Coming soon to a cloud near you
So it’s a good thing that container automation is coming soon to a cloud (or datacenter) near you. For example, Apache Mesos, a open source project inspired by Google’s scheduling systems, is catching on among some of the world’s largest tech companies. These include Twitter, Apple, Airbnb and eBay. [Disclosure: My company is a vendor of Mesos software.]
Among its capabilities is that Mesos will automatically launch new workloads wherever there is room on a cluster of machines it manages. To ensure maximum efficiency, availability and isolation of resources, it launches all workloads, from web services to Hadoop jobs, either as user-specified Docker containers or as generic Linux containers. Mesos doesn’t care whether the host server is bare metal, a traditional VM or a cloud image as long as it’s running Linux.
A level up the stack, divorced from the core management of server resources, Google has open sourced a Docker-centric take on its resource-management platform, called Kubernetes, and also offers a commercial version called Container Engine on its cloud platform. Amazon Web Services has its new EC2 Container Service for managing Docker containers. And Docker is working on its own system, called Swarm.

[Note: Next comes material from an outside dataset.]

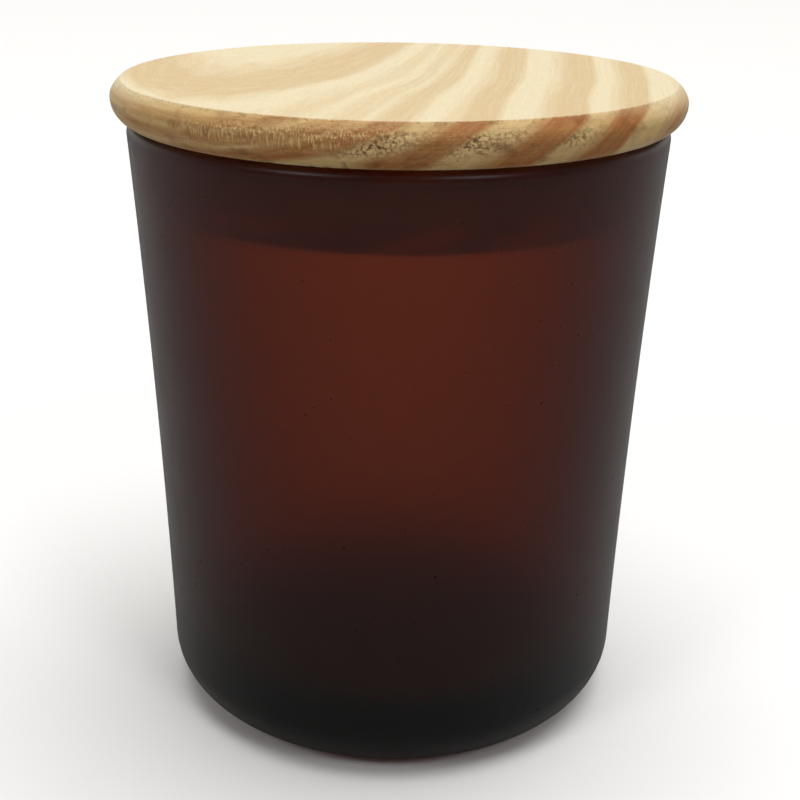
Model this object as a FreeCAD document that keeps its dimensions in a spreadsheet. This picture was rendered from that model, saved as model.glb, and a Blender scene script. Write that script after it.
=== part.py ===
import FreeCAD, Part
import os
import Sketcher

# A 30 cl candle jar with its lid, in millimetres, standing on Z = 0 with its axis on +Z.
# Three separate pieces: a pressed glass jar, a turned wooden lid whose plug goes into the
# mouth, and a finned silicone ring in a groove round the plug, which holds the lid in place.
# Heights of the jar are from the surface it stands on. Heights of the lid and of the ring
# are from the lid's underside, which lies on the jar's rim.

DIMENSIONS = (
    # the glass jar
    ("jar_height", 91.7, "base to rim"),
    ("mouth_radius", 40.0, "outside of the wall at the rim"),
    ("base_radius", 35.9, "outside of the wall, carried down to the base plane"),
    ("wall_waist", 0.55, "how far the wall draws in from a straight taper, at half height"),
    ("base_corner", 8.8, "rounding where the wall turns under"),
    ("wall_at_mouth", 4.0, "thickness of the wall at the rim"),
    ("floor_radius", 31.7, "inside of the wall, carried down to the floor"),
    ("floor_thickness", 9.0, "solid glass under the floor"),
    ("floor_corner", 6.0, "rounding between the floor and the wall"),
    ("rim_outer_round", 1.4, "fire-polished rim, outside"),
    ("rim_inner_round", 1.1, "fire-polished rim, inside"),
    ("punt_radius", 22.0, "hollow under the base"),
    ("punt_depth", 0.9, "height of that hollow at its middle"),
    # the wooden lid
    ("seat_gap", 0.05, "air left between the rim and the lid's underside"),
    ("flange_height", 6.2, "underside to flat top"),
    ("flange_radius", 42.0, "the flange at its widest"),
    ("widest_height", 3.7, "height of the widest place over the underside"),
    ("top_radius", 40.35, "edge of the flat top"),
    ("underside_radius", 39.0, "edge of the flat underside"),
    ("plug_radius", 34.6, "the plug that goes into the mouth"),
    ("plug_depth", 11.8, "underside of the flange to the plug's end"),
    ("plug_chamfer", 0.6, "broken edge of the plug"),
    ("groove_drop", 2.6, "underside of the flange to the groove"),
    ("groove_height", 5.4, "width of the groove, along the axis"),
    ("groove_depth", 1.9, "depth of the groove in the plug"),
    # the silicone ring
    ("ring_clearance", 0.1, "running clearance of the ring in its groove, each way"),
    ("ring_setback", 0.2, "how far the band lies under the plug's surface"),
    ("glass_clearance", 0.1, "air between a fin's tip and the glass"),
    ("fin_pitch", 1.7, "spacing of the fins"),
    ("fin_root", 1.0, "thickness of a fin at the band"),
    ("fin_tip", 0.5, "thickness of a fin where its rounded tip starts"),
    ("fin_round", 0.15, "how far the rounded tip stands out from there"),
)
FIN_ROWS = (-1, 0, 1)

ORIGIN_POINT = (-1, 1)
RADIUS_AXIS = -1
HEIGHT_AXIS = -2
ON_AXIS = "0"
TOLERANCE = 1e-4
CUBIC_CENTIMETRE = 1000


def dimension(expression):
    """Give an expression over bare dimension names as one that the sheet can work out."""
    words = expression.split(" ")
    names = [alias for alias, _, _ in DIMENSIONS]
    return " ".join("Dimensions." + word if word in names else word for word in words)


def make_sheet(document):
    sheet = document.addObject("Spreadsheet::Sheet", "Dimensions")
    for row, (alias, size, meaning) in enumerate(DIMENSIONS, start=1):
        sheet.set("A%d" % row, alias.replace("_", " "))
        sheet.set("B%d" % row, str(size))
        sheet.set("C%d" % row, meaning)
        sheet.setAlias("B%d" % row, alias)
    document.recompute()
    return sheet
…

There is another Docker-like container library being pushed by a startup called CoreOS. Microsoft, VMware, Pivotal, IBM, Rackspace and just about every tech company that matters has expressly embraced containers by supporting Docker, CoreOS’s rkt or their own versions.
All that cloud complexity is suddenly a good thing
For cloud computing users, the advent of commercially viable containers and resource automation opens up a plethora of new opportunities. It might be easier, for example, to commit to long-term contracts for reserved instances because higher utilization rates mean reserving only 10 machines instead of 50. Because containerized workloads will share resources, it should also be easier to parse the mass of cloud-server configurations in order to find the right balance of CPU, memory and storage for the host machine(s).
Really innovative users might start going crazy with options like Amazon’s Spot Instances and Google’s Preemptible VMs, which let users rent resources for pennies on the dollar — just as long as they’re unused and no one else is willing to pay more for them. For jobs that can handle unpredictable starting and stopping, or a loss of state, a single beefy cloud server packed with containers could do a lot of work for well under $1 per hour.
Cloud computing has been a remarkably positive force for transforming IT, and now it looks like containers will be a force to change the cloud for the better. Anything that helps companies harness all the variety the cloud has to offer, while also helping them optimize the amount they’re spending, can only be a good thing.